Au cœur de la Côte d’Ivoire, à la jonction entre la savane arborée et la forêt, vivent les Yohouré, entourés de peuples voisins plus nombreux et connus, les Gouro et les Baoulé, dans l’ombre desquels ils ont longtemps été maintenus, et plus loin, les Sénoufo, les Dan, les Dida et les peuples lagunaires. Alors que la production yohouré de masques et de statuettes a séduit artistes et collectionneurs européens dès le début du XXe siècle, c’est seulement aujourd’hui que le peuple yohouré et sa culture sont le sujet d’une publication anthropologique. Le professeur Alain-Michel Boyer, qui étudie les Yohouré depuis les années 1970, publie en effet le résultat de ses recherches à l’occasion de cette exposition. Cet ouvrage paraît sous les auspices de la Fondation culturelle musée Barbier-Mueller avec le soutien de Vacheron Constantin, qui a pour mission de sauvegarder par l’écrit la mémoire de cultures menacées de disparition.

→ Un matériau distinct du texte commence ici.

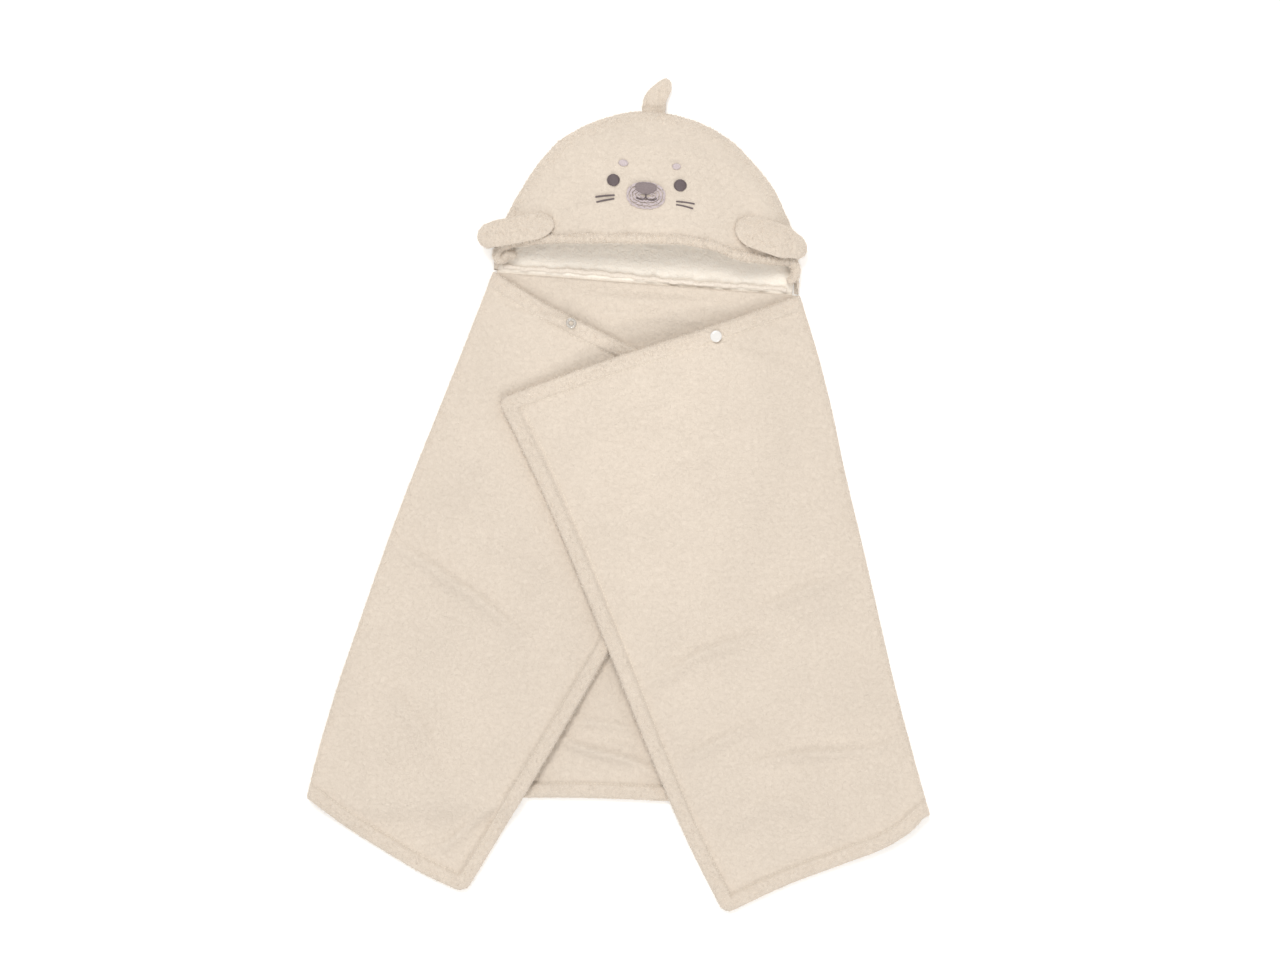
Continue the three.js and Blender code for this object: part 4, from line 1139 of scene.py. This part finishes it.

La production de masques et de statuettes yohouré est remarquable. Qu’il s’agisse de masques faciaux assimilables à des portraits ou se signalant par leur extrême raffinement, ou de masques-heaumes montrant des têtes de buffles stylisées, ces pièces évoquent les danses masquées, rituels fondamentaux souvent liés à la mort. Aux yeux des Yohouré, les masques sont si sacrés et donc perçus comme dangereux qu’ils ne peuvent être vus par les femmes au risque qu’elles soient frappées de stérilité voire de mort.
Quant aux statuettes, elles relèvent de deux types. Les premières accueillent des génies de la nature qui donnent à des guérisseurs un don de clairvoyance. Les secondes sont destinées à l’époux ou l’épouse de l’autre monde, un conjoint mystique que toute personne a eu dans une vie antérieure. Divers problèmes (stérilité, infidélité, impuissance) sont attribués à la jalousie de ce partenaire abandonné. La statue sculptée pour ce conjoint, par sa beauté et sa finesse, est censée charmer ce dernier mais aussi la personne qui la manipule.
À découvrir également les oracles à souris, que les Yohouré et les Baoulé consultent matin et soir pour déterminer les tâches de la journée mais aussi les grandes décisions, et les cuillers, les tambours et les sièges qui attestent du même souci de la beauté esthétique qui émane de l’ensemble de cette production.